◆ WHAT IS NEEDED ◆
The lines below are to be quoted exactly, from the first through the one that contains "return fillet(heels, CAP_CORNER_R".

◆ DATASET SECTION ◆
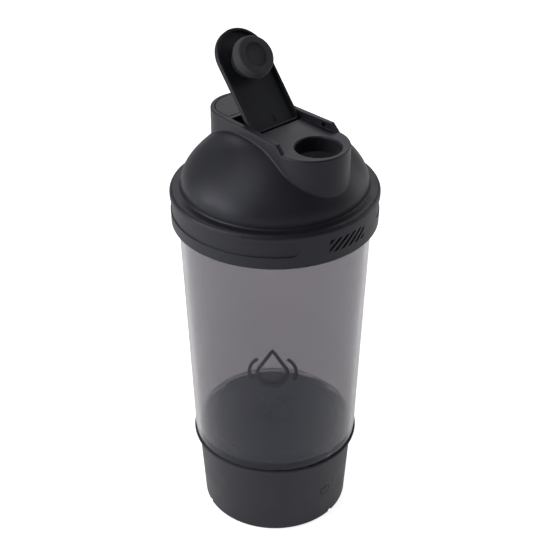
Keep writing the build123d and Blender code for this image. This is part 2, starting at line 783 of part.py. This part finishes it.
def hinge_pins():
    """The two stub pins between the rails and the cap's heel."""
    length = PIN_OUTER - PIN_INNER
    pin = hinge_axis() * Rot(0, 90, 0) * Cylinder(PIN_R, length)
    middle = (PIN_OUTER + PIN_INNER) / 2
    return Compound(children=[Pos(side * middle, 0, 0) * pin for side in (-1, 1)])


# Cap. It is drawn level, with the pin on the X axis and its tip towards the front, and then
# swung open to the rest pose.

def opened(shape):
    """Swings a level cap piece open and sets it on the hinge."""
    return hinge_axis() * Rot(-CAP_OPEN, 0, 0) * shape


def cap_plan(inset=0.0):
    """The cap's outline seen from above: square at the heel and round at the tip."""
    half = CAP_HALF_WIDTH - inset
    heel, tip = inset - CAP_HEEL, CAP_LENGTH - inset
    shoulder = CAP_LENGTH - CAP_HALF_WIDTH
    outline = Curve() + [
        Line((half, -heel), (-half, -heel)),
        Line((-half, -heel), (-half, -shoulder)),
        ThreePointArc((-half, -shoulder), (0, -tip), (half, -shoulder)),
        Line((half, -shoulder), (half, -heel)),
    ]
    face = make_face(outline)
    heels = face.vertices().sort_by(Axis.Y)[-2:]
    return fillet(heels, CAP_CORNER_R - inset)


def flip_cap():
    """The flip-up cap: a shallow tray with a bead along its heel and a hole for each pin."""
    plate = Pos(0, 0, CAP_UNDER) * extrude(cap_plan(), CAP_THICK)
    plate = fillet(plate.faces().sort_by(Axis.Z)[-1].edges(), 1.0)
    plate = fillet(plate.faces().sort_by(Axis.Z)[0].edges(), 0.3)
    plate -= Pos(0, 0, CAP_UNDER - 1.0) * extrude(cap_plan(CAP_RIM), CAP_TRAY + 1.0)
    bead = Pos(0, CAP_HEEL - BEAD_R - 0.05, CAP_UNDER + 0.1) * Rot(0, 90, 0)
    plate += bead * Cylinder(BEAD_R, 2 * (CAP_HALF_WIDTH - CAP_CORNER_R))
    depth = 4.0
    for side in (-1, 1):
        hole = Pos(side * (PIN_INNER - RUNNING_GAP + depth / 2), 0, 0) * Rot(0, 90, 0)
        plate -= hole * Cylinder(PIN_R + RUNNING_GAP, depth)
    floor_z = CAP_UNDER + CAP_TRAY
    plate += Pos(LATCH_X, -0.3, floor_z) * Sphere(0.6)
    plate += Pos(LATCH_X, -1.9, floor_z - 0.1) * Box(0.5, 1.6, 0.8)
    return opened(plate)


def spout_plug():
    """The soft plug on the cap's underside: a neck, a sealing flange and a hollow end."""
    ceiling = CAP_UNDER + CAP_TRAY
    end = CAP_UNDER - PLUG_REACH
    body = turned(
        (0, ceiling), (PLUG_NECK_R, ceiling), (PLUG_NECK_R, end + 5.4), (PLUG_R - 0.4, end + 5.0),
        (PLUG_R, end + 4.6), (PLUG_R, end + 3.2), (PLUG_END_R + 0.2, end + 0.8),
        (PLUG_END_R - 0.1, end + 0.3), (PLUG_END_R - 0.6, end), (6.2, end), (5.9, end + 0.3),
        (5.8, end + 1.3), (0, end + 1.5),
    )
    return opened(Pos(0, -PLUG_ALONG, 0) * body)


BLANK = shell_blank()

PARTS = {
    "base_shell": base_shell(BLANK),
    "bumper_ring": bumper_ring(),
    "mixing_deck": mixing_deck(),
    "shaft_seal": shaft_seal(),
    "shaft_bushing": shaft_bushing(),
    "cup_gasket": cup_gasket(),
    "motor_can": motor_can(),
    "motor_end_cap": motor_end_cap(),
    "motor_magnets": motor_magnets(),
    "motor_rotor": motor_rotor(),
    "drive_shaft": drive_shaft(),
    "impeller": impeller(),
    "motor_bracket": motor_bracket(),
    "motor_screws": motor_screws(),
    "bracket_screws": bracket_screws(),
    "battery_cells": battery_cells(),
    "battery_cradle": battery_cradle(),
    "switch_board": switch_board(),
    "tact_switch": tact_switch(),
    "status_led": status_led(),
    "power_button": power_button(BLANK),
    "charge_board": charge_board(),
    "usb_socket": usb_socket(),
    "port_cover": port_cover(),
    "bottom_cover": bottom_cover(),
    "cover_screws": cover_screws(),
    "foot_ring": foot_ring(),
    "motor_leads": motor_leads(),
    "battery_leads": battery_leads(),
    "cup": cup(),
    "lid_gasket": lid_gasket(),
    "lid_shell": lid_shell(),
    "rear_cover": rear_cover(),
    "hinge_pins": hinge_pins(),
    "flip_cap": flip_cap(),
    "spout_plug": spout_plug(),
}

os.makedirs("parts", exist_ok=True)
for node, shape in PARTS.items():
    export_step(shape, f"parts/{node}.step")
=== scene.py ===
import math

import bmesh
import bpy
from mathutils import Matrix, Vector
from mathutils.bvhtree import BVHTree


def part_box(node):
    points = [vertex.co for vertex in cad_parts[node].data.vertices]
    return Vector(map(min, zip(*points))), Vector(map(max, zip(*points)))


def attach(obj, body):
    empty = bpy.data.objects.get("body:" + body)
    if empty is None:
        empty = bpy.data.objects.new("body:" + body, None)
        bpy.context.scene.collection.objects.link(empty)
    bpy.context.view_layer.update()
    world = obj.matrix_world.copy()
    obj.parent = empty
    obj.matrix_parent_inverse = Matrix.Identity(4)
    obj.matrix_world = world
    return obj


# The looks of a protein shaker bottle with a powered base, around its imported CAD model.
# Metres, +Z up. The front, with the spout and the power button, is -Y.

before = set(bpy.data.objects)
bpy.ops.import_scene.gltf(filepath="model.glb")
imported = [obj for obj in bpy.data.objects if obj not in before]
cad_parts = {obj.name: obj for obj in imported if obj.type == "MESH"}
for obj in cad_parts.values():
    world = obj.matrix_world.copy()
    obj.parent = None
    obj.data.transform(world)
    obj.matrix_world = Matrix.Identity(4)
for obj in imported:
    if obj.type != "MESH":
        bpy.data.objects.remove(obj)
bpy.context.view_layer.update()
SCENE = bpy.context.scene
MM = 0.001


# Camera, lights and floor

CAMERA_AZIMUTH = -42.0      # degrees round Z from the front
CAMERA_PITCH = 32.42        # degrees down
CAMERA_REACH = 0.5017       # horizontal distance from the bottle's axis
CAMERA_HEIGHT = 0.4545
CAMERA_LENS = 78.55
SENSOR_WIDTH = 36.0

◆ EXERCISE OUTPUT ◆
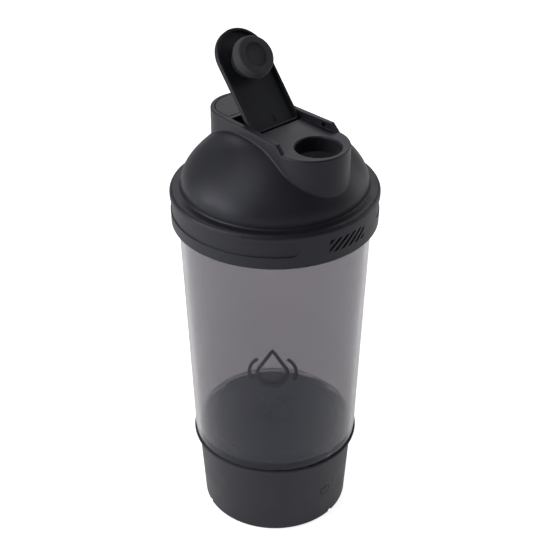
Keep writing the build123d and Blender code for this image. This is part 2, starting at line 783 of part.py. This part finishes it.
def hinge_pins():
    """The two stub pins between the rails and the cap's heel."""
    length = PIN_OUTER - PIN_INNER
    pin = hinge_axis() * Rot(0, 90, 0) * Cylinder(PIN_R, length)
    middle = (PIN_OUTER + PIN_INNER) / 2
    return Compound(children=[Pos(side * middle, 0, 0) * pin for side in (-1, 1)])


# Cap. It is drawn level, with the pin on the X axis and its tip towards the front, and then
# swung open to the rest pose.

def opened(shape):
    """Swings a level cap piece open and sets it on the hinge."""
    return hinge_axis() * Rot(-CAP_OPEN, 0, 0) * shape


def cap_plan(inset=0.0):
    """The cap's outline seen from above: square at the heel and round at the tip."""
    half = CAP_HALF_WIDTH - inset
    heel, tip = inset - CAP_HEEL, CAP_LENGTH - inset
    shoulder = CAP_LENGTH - CAP_HALF_WIDTH
    outline = Curve() + [
        Line((half, -heel), (-half, -heel)),
        Line((-half, -heel), (-half, -shoulder)),
        ThreePointArc((-half, -shoulder), (0, -tip), (half, -shoulder)),
        Line((half, -shoulder), (half, -heel)),
    ]
    face = make_face(outline)
    heels = face.vertices().sort_by(Axis.Y)[-2:]
    return fillet(heels, CAP_CORNER_R - inset)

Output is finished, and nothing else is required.